Os Estados Unidos brincaram com fogo e, apesar de o risco de uma
profunda recessão ter sido adiado, saíram da crise com a imagem
arranhada. A pressão do Tea Party, a ala radical do Partido Republicano,
sobre o presidente Obama despertou uma insatisfação generalizada na
população. Uma pesquisa recente realizada pelo Instituto Gallup revelou
que a aprovação dos conservadores caiu dez pontos percentuais em um mês,
ou seja, apenas 28% dos americanos são favoráveis ao partido. “Eles
perceberam que não chegariam a lugar nenhum com as paralisações e
resolveram ceder ao acordo”, disse à ISTOÉ Alan Brinkley, historiador e
especialista em política americana da Universidade Columbia. Mas a
paralisação do governo também jogou luz sobre outro entrave da política
do país: o colapso da autoridade americana. A segmentação da oposição
fez com que o presidente da Câmara, John Boehner, ficasse nas mãos dos
opositores radicais, sem poder de liderança diante da confusão. O
impasse animou adversários pelo mundo afora. Na semana passada,
autoridades chinesas se animaram a defender uma economia global
“desamericanizada”, para que a comunidade internacional consiga se
proteger dos efeitos da política doméstica dos Estados Unidos. “Eles se
esqueceram de que são os detentores da moeda mundial e tiveram uma
atitude irresponsável”, observou Miguel Daoud, economista e diretor da
Global Financial Advisor. Para o especialista, o ambiente de segurança
foi retomado, mas o mundo perdeu a confiança. “Nas variáveis que as
agências de risco avaliam entrou o componente político, sinalizando que
as autoridades americanas visam mais o poder do que a nação”, disse
Daoud.
O maior problema é o tamanho do déficit dos
Estados Unidos. Desde a crise de 2008, o rombo nos gastos públicos
cresce vertiginosamente. Para resolver o impasse, republicanos acreditam
que cortar os gastos públicos é premente. Já para os democratas, a
solução está em aumentar os impostos para as classes de maior poder
aquisitivo. Obama e os líderes democratas têm até fevereiro do ano que
vem (quando vencem os termos do acordo acertado agora) para mostrar
resultados positivos na economia.
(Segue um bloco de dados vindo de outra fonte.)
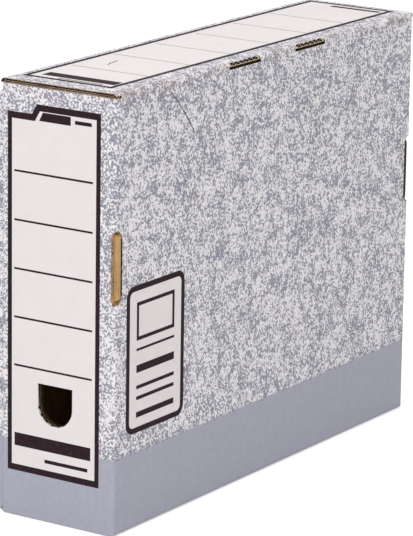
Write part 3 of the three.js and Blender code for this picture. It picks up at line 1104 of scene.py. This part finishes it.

Caso contrário, podem voltar a sofrer
mais uma vez a pressão dos conservadores, colocando em risco o programa
de incentivo à saúde que foi a grande promessa de campanha de Obama. A
seu favor, o presidente americano tem ainda o desgaste que seus
opositores também sofreram com o jogo pesado no Congresso. “Os
republicanos perceberam que adotaram a estratégia errada”, acredita
Gunther Rudzit, professor de relações internacionais das Faculdades Rio
Branco. “A população se preocupa com a dívida pública, mas não concorda
em colocar em xeque os benefícios para a saúde”, diz ele. O acordo que
veio para adiar uma situação insustentável dará alguns meses de respiro a
Obama, mas está longe de ser uma solução, num país que se mostra
profundamente dividido e radicalizado.